Scroll down to "Your Orders"
look for the book.....you can sort by title or author or do a search for that title. When you find the title you are looking for click the + sign to expand......on the bottom right of that books information will be a button "delete this title"...

This is permanent and if you do this and later change your mind you will have to re-purchase the book......I have done this a few times on books I know I will never want to touch again.


----------



## TheRiddler (Nov 11, 2010)

Personally I don't see the point in deleting a title. Or to put it another way:

Removing from the device sends the book to archive - I liken this to putting the book in storage

Deleting the book as desrcibed above is the equivalent of throwing the book away - if you want it again, you'll need to buiy it again.


----------



## LauraElizabeth (Mar 19, 2010)

TheRiddler said:


> Personally I don't see the point in deleting a title. Or to put it another way:
> 
> Removing from the device sends the book to archive - I liken this to putting the book in storage
> 
> Deleting the book as desrcibed above is the equivalent of throwing the book away - if you want it again, you'll need to buiy it again.


When I read DTB I rarely got rid of books. Every once in awhile I would read something so awful that I would get rid of it. There have just been about 3 books that I have read on my Kindle that I hated so much I deleted from Amazon. I disliked them so much I never wanted to even see them in my archive.


----------



## sebat (Nov 16, 2008)

I've probably permanently deleted around 100 titles.  I have a category on my Kindle called trash and every couple of months I delete everything in there.  It usually consist of free books.  I think I've only deleted 1 or 2 that I've purchased.  Once you've got over 700 books, like I do, it's nice to get rid of some of the clutter.  I was really happy when they made permanent deleting an option.


----------



## wmull10 (Nov 13, 2010)

Pidgeon 92...You Rock !!!


THANK YOU!! THANK YOU !!! THANK YOU !!! I LOVE YOU !!!! I LOVE YOU !!! I LOVE YOU !!!!              

I thought I had finally figured it out when I removed them online from my amazon account manager, but that didn't work.

I'm not a keeper of books and I hate sifting through them to find the ones I haven't read...

I created a finished books category but they still stayed out in the open as well, unless there is a way to fix that too...LOL


----------



## sebat (Nov 16, 2008)

Have you tried sorting by "categories"? That will put them into the categories you selected for them and only show the books that aren't categorized.


----------



## edcm1 (Jan 16, 2009)

sebat said:


> Have you tried sorting by "categories"? That will put them into the categories you selected for them and only show the books that aren't categorized.


How do you do this?
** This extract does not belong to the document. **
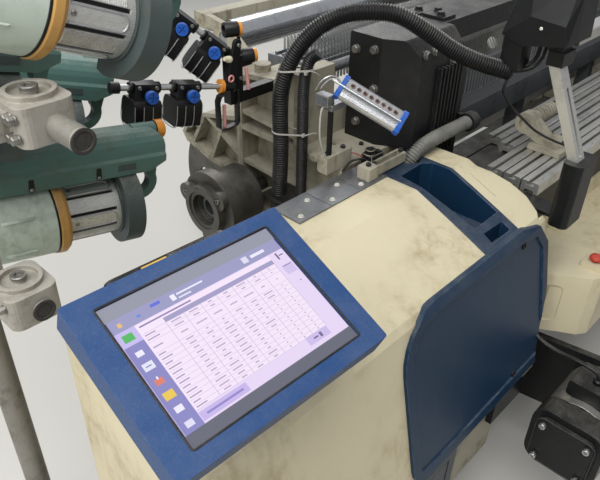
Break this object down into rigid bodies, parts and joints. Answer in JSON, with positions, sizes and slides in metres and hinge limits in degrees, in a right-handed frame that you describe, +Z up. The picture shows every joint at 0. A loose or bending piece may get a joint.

I have created categories on my Kindle and have sorted most of them in, but I'm sure I have missed a few. So, how do I set it up so that once I'm through my category list, only the books not categorized show?

Esther


----------



## Ann in Arlington (Oct 27, 2008)

edcm1 said:


> How do you do this? I have created categories on my Kindle and have sorted most of them in, but I'm sure I have missed a few. So, how do I set it up so that once I'm through my category list, only the books not categorized show?
> 
> Esther


Hi Esther . . .welcome!

Check out this post in the Kindle (3rd generation) FAQ thread above. That should answer your question.


----------



## sebat (Nov 16, 2008)

edcm1 said:


> How do you do this? I have created categories on my Kindle and have sorted most of them in, but I'm sure I have missed a few. So, how do I set it up so that once I'm through my category list, only the books not categorized show?
> 
> Esther


In the Home screen...
Toggle up to the top of the screen to where it says...Showing All a# Items.
Toggle right and it will give you...Most Recent First...Title...Author...Collections.
Toggle right to...Collections...then press the square in the middle of the toggle.


----------